How likely are customers to change banks, and if so, why;
How customer behaviour towards their banks is changing; and
What is driving customer satisfaction and advocacy?
The key takeouts are quite insightful as a whole, although probably predictable as standalone points.

The bottom line is that "customers remain sceptical of the banking industry and are taking control, demanding value, flexibility and choice."

Customers are doing their research and are using multiple banks to ensure they get the best products and services for their needs. 56% have a relationship with two or more banks and they are increasingly using social media and comparison sites for that research.

They want products tailored to what they are trying to achieve in their financial life and 72% are willing to provide their personal information to make it happen. Moreover, a significant proportion of customers are willing to actively maintain that personal information with the bank. In return, they expect to receive tangible improvements in the offers they receive.

Customers want the flexibility to shape the relationship, contacting the bank whenever and however they choose. On-line banking is very popular with Australians but the branch network remains important to them for advice on products and services - with 58% preferring the branch for this - and when undertaking complex transactions 81% want to use the branch. Importantly, they believe loyalty should be rewarded.

The researchers have outlined what they think the implications of this are for banks. None of it should be news to us:

They believe there will be an increasing need for banks to create a stronger engagement with their customers to prevent disintermediation.

There will be an increasing presence of differentiated banking models that serve specific customer needs, such as low cost or high accessibility.

There will also be a greater need to deliver personalised products and services to a broad customer base, while lowering costs and generating sustainable profitability. Banks will have to reduce costs in manufacturing and provide tailoring through distribution models.

Whilst they do go on to outline some things banks should do to meet these challenges, I don't intend to repeat those here.

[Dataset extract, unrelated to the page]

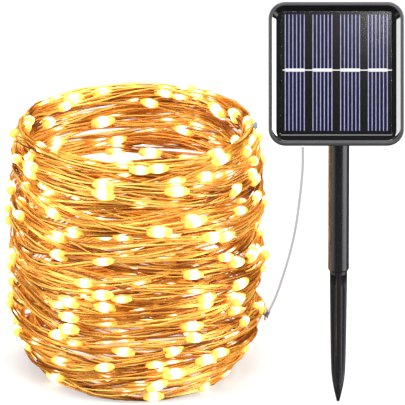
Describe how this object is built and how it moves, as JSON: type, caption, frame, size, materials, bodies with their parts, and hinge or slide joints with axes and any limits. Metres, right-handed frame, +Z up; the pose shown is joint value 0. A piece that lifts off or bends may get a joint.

My reasoning for not doing so is that I believe our strategy addresses the issues raised by the research and the difficult economic conditions in which we operate.

Our vision - in aiming to be Australia's leading customer connected bank - recognises that need customers have for stronger engagement.

Our mission - to focus on the success of our customers, people, partners and communities underlines our commitment to deliver products and services that help all our stakeholders achieve their goals. The Board and Executive are very conscious of the need for all those involved in our business to feel they are benefiting through that involvement - if we don't achieve that we run the risk of losing their support.

Our willingness to take a long term view of the business means that we take decisions that will generate value for years to come - we will not be price driven or cut costs at the expense of long term value.

We listen - and as technology advancements and competition in the sector both mean the battle for customers is hotting up, listening to what it is our customers and partners want will help us in tailoring product to meet their needs.

We respect every customer's choice, needs and objectives - putting the customer in control of how they want to define their banking relationship and how they want to deal with us. We partner for sustainable long term outcomes - if we want to meet the expectations of our customers and grow in this difficult environment then we have to be prepared to continually improve our business. To facilitate that we must have open and honest conversations about the balance, fairness and commitment required to operate our model.

Doing all of the above earns us the right to compete for a customer's business. But how do we make sure we win it?

Understanding the privileged role a bank has and its obligation to feed into the prosperity of the community is paramount to this and is a key focus of all our businesses.

Remember, we have market leading brand advocacy and the EY research tells us 20% of people use social media to find out about banking services and a whopping 63% rely on family and friends opinions when considering new products or providers.

But that opportunity won't be maximised unless we make the investment to back it up. And we are!

The significant investment the bank has made into our customer relationship management system allows us to record our interactions with customers and make offers that are relevant. So far it works well.

Then there's our investment in Hub It and its No Q application. Those of you who were at last year's AGM may recall me talking about the threat posed by technology and disruptive banking models. I outlined some of the really smart applications that were being developed and the opportunities and threats that presented for our bank and for our consumer and business customers. Our investment here is a direct response to that threat and we are already seeing how great the NoQ application is and the benefit it provides our customers in helping them easily enter the mobile commerce world.

In addition, we are rethinking on-line banking and we are willingly investing in technology that will allow our customers to define how and when they deal with us.

Our digital strategy, of which these initiatives are a part, is principally being driven out of our newly formed Customer Led Connections team. This is an exciting area of development for us and it reaches across on-line product, payments, telecommunications and social media. I think we are as advanced as anyone in our thinking in this area and we are happy to invest because we can see the long term value for our customers and other stakeholders.

Digital is just one of the four major investments that currently support our strategy. The other three are Wealth, Continuous Improvement and the advanced accreditation model. I won't spend too much time on the last one as it is very technical but, suffice to say it should make us a more robust and capital efficient business and significantly level the playing field for us against the major banks.

The Wealth investment is more tangible and is focussed on allowing us to meet all of our customers' financial requirements. Many of you will have read of our strategy in this area and we are committed to delivering a meaningful offering for our customers. It will take some time, but progress to date is pleasing and our new Smartsuper product is a good example of that.

Continuous Improvement, driven by a developing improvement culture that predominantly uses Lean technology, is the centrepiece of our desire to make it easier for customers to do business with us. Through that, we are striving to both grow our customer business and improve our efficiency by doing more things - such as advanced accreditation - within the existing cost base.

So, in conclusion, I hope you can see that we are well positioned for success in the current environment.

We have a highly differentiated value proposition that will enable us to win customers and market share without resorting to price.

It is supported by investment in areas that meet customers' current and future requirements.

It will ensure that we are relevant and connected to our customers and communities and, as a result, valued by them.

The economic outlook might be gloomy but our strategy provides a bright light to guide us.